Extended federal funding will help states avoid the fiscal cliff. In the first quarter of 2023, states will continue to receive the 6.2 percentage point increase in the Federal Medical Assistance Percentage (FMAP). The increased FMAP is phased down for the remaining quarters in 2023 for states that meet requirements.
In order to qualify for the ongoing FMAP bump, states must meet certain maintenance of effort requirements, including using the temporary Section 1902(e(14)(A) flexibilities to smooth out the unwinding and avoid procedural un-enrollments or other processes and procedures approved by CMS. States must also meet specific data reporting requirements.
States must make a good-faith effort to locate enrollees for whom mail has been returned.
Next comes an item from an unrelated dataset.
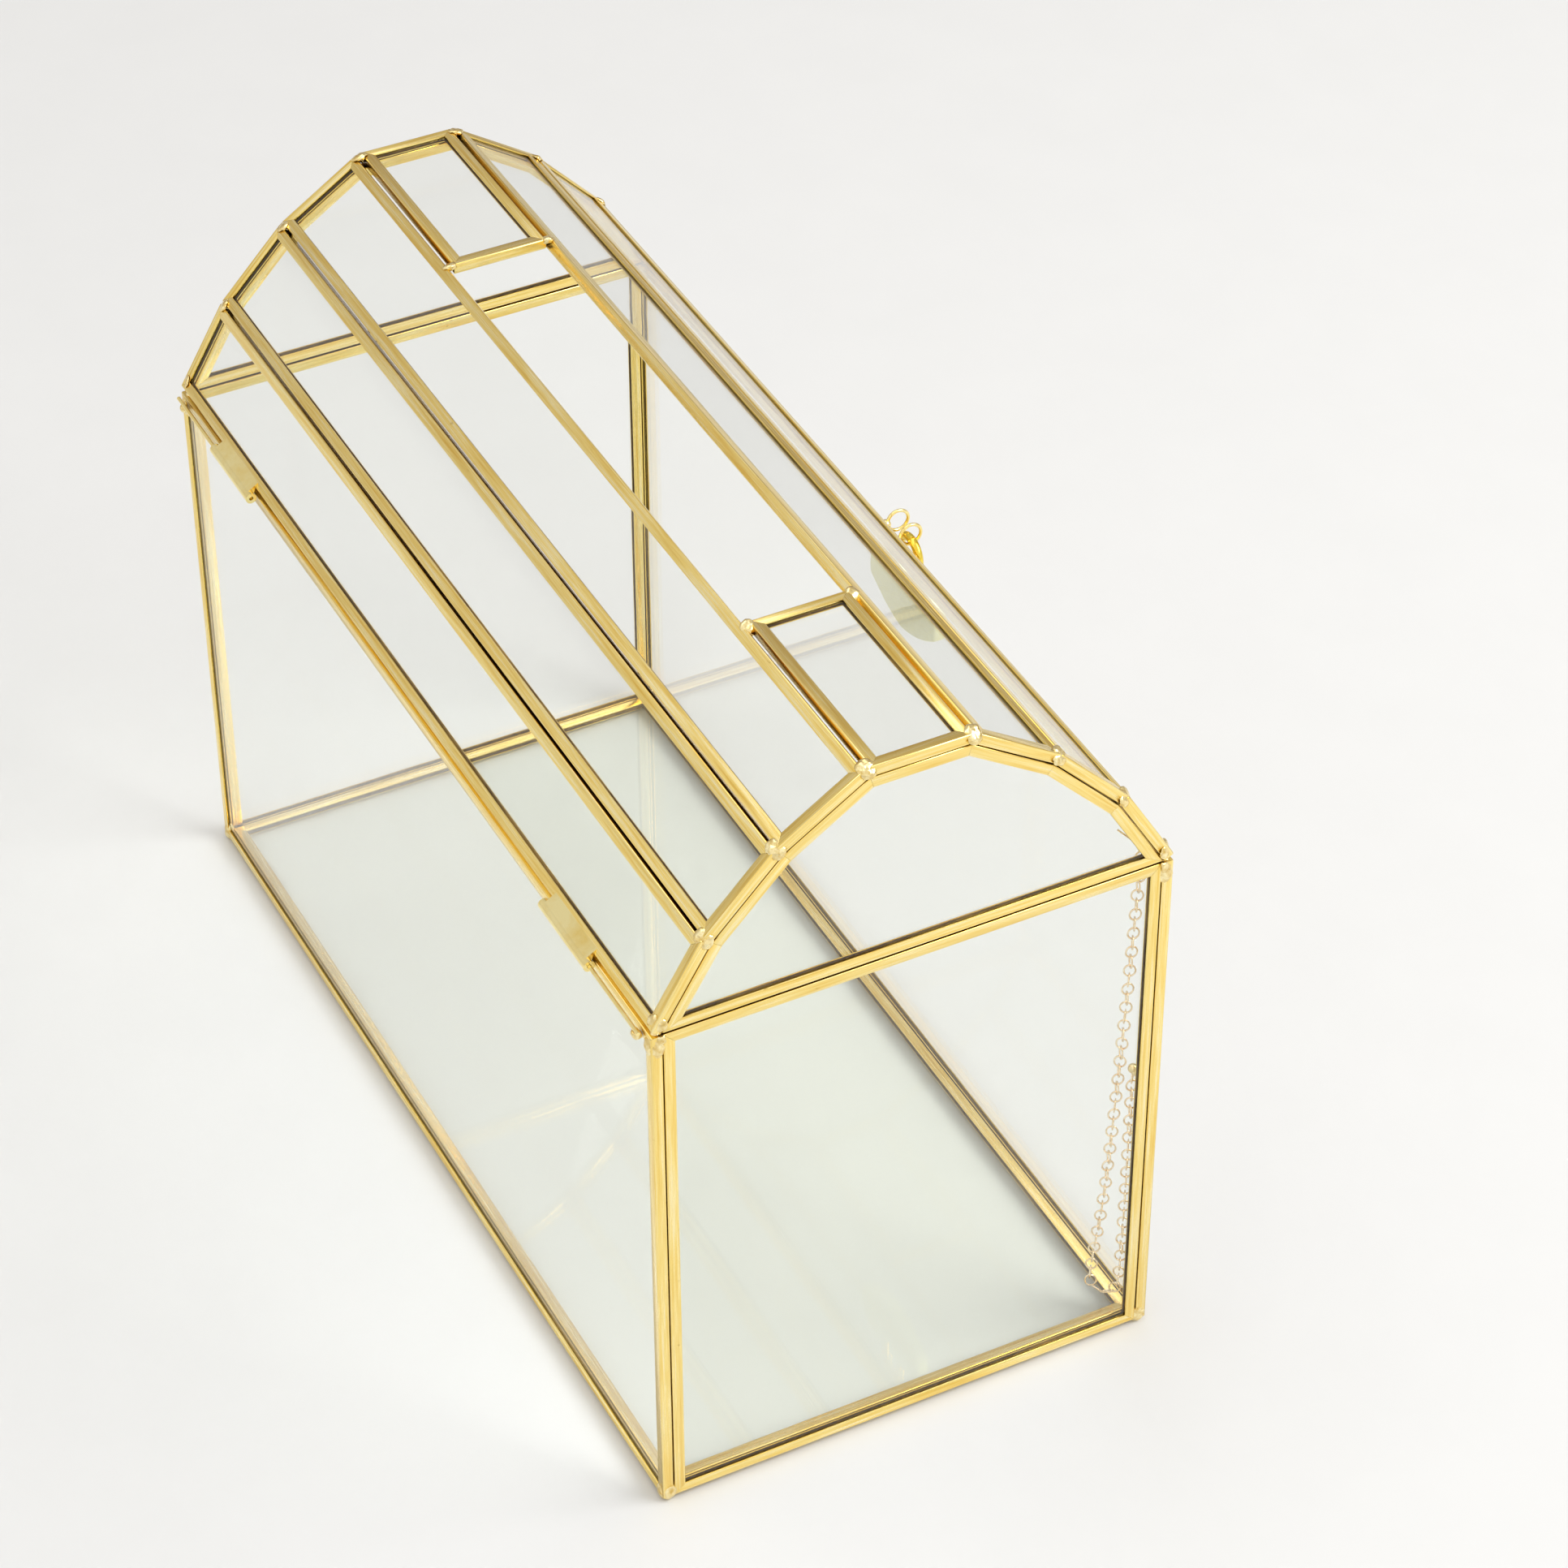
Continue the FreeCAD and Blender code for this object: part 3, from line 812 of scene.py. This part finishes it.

Attempts must be made to ensure that it has up-to-date contact information using the National Change of Address Database Maintained by the United State Postal Service, other public program information, or other reliable sources of contact information. Additionally, the state may not disenroll anyone on the basis of returned mail until the state has made a good-faith effort to contact the individual using more than one communication mode.
Congress establishes state unwinding data reporting requirements and establishes penalties for non-compliance. If a state does not meet specific reporting requirements, it will be penalized with a reduction in its FMAP. Furthermore, CMS guidelines have been given additional authority to hold states.